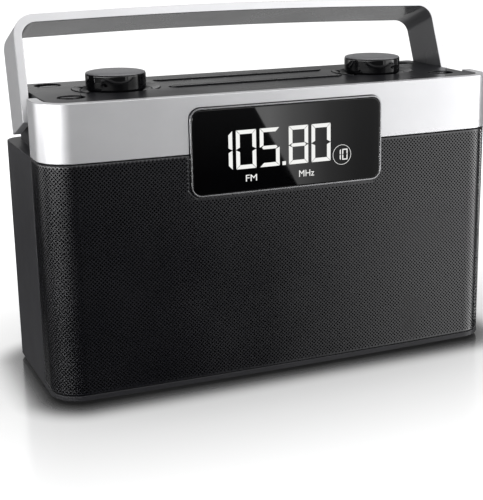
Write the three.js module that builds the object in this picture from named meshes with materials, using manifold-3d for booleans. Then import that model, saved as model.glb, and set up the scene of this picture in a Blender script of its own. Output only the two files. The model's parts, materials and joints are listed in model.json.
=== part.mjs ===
// Portable mains/battery table radio with a folding carrying handle.
// Millimetres. +X is the radio's right when seen from the front, +Y goes to the back, +Z is up.
import * as THREE from 'three';
import { mergeVertices } from 'three/addons/utils/BufferGeometryUtils.js';
import Module from 'manifold-3d';

const wasm = await Module();
wasm.setup();

// ---------------------------------------------------------------- driving dimensions
const gap = 0.3; // clearance between neighbouring pieces
const body = { halfWidth: 131, front: -43.8, bow: 1.5, corner: 17, back: 51, backCorner: 9, split: -15 };
const wall = 2.5;
const rimTop = 3;
const ledgeZ = 125.5; // step that the handle arms stand over
const upper = { halfWidth: 123.6, back: 44, backCorner: 3, front: -24.6, top: 152.3 };
const band = { bottom: 126, top: 156, thickness: 5.2 };
const grille = { inset: 0.2, thickness: 1.4, bottom: rimTop + gap, top: 125.3 };
const frameInset = grille.inset + grille.thickness + gap;
const panel = { halfWidth: 124, bottom: 152.6, top: 155.4, front: -39.7, corner: 12 };
const windowCut = { halfWidth: 55.7, bottom: 102.7, top: 149.85, corner: 6.1 };
const bezelWall = 0.8;
const lensFront = -46.6;
const foot = { height: 2, radius: 7, socket: 0.9 };
const control = { bottom: 138.5, top: 146.5, shaft: 3, shaftTop: 159.8, half: 8, bushing: 5.2 };
const handle = { pivotY: 20.4, pivotZ: 146, lean: 20.5, width: 31, reach: 48, end: 11.2, armThickness: 4.4 };
const pivot = { radius: 4, headRadius: 5.8, headThickness: 1.5, reach: 127.5 };
const knob = { x: 77.75, y: 7.4, radius: 16.2, bottom: 154.2, top: 163.4 };
const battery = {
  radius: 13.1, length: 50, y: 33, rows: [27.5, 56.5], columnX: 26.4, buttonRadius: 3.4, button: 1.6,
};
const antenna = {
  x: 105, y: 47.9, pivotZ: 117, slotHalf: 3.8, radius: 2.9, middleRadius: 1.9, tipRadius: 0.9,
  pinRadius: 1.6, tubeTop: 112, tubeEnd: 24,
};
const beyond = 1; // how far a cutting block runs past the face it opens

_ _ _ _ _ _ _

- **EXERCISE DESCRIPTION**
Write out the full listing, keeping every line exactly as it is.

- **TASK RESPONSE**
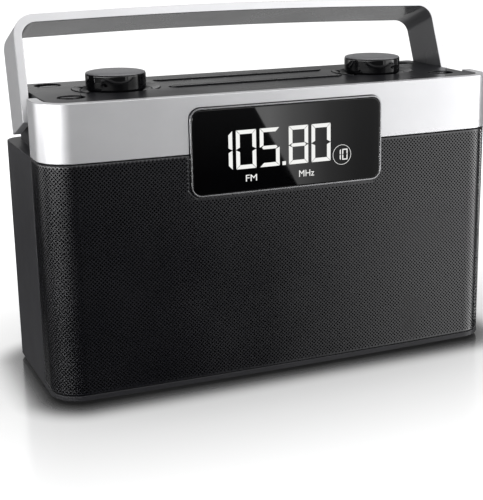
Write the three.js module that builds the object in this picture from named meshes with materials, using manifold-3d for booleans. Then import that model, saved as model.glb, and set up the scene of this picture in a Blender script of its own. Output only the two files. The model's parts, materials and joints are listed in model.json.
=== part.mjs ===
// Portable mains/battery table radio with a folding carrying handle.
// Millimetres. +X is the radio's right when seen from the front, +Y goes to the back, +Z is up.
import * as THREE from 'three';
import { mergeVertices } from 'three/addons/utils/BufferGeometryUtils.js';
import Module from 'manifold-3d';

const wasm = await Module();
wasm.setup();

// ---------------------------------------------------------------- driving dimensions
const gap = 0.3; // clearance between neighbouring pieces
const body = { halfWidth: 131, front: -43.8, bow: 1.5, corner: 17, back: 51, backCorner: 9, split: -15 };
const wall = 2.5;
const rimTop = 3;
const ledgeZ = 125.5; // step that the handle arms stand over
const upper = { halfWidth: 123.6, back: 44, backCorner: 3, front: -24.6, top: 152.3 };
const band = { bottom: 126, top: 156, thickness: 5.2 };
const grille = { inset: 0.2, thickness: 1.4, bottom: rimTop + gap, top: 125.3 };
const frameInset = grille.inset + grille.thickness + gap;
const panel = { halfWidth: 124, bottom: 152.6, top: 155.4, front: -39.7, corner: 12 };
const windowCut = { halfWidth: 55.7, bottom: 102.7, top: 149.85, corner: 6.1 };
const bezelWall = 0.8;
const lensFront = -46.6;
const foot = { height: 2, radius: 7, socket: 0.9 };
const control = { bottom: 138.5, top: 146.5, shaft: 3, shaftTop: 159.8, half: 8, bushing: 5.2 };
const handle = { pivotY: 20.4, pivotZ: 146, lean: 20.5, width: 31, reach: 48, end: 11.2, armThickness: 4.4 };
const pivot = { radius: 4, headRadius: 5.8, headThickness: 1.5, reach: 127.5 };
const knob = { x: 77.75, y: 7.4, radius: 16.2, bottom: 154.2, top: 163.4 };
const battery = {
  radius: 13.1, length: 50, y: 33, rows: [27.5, 56.5], columnX: 26.4, buttonRadius: 3.4, button: 1.6,
};
const antenna = {
  x: 105, y: 47.9, pivotZ: 117, slotHalf: 3.8, radius: 2.9, middleRadius: 1.9, tipRadius: 0.9,
  pinRadius: 1.6, tubeTop: 112, tubeEnd: 24,
};
const beyond = 1; // how far a cutting block runs past the face it opens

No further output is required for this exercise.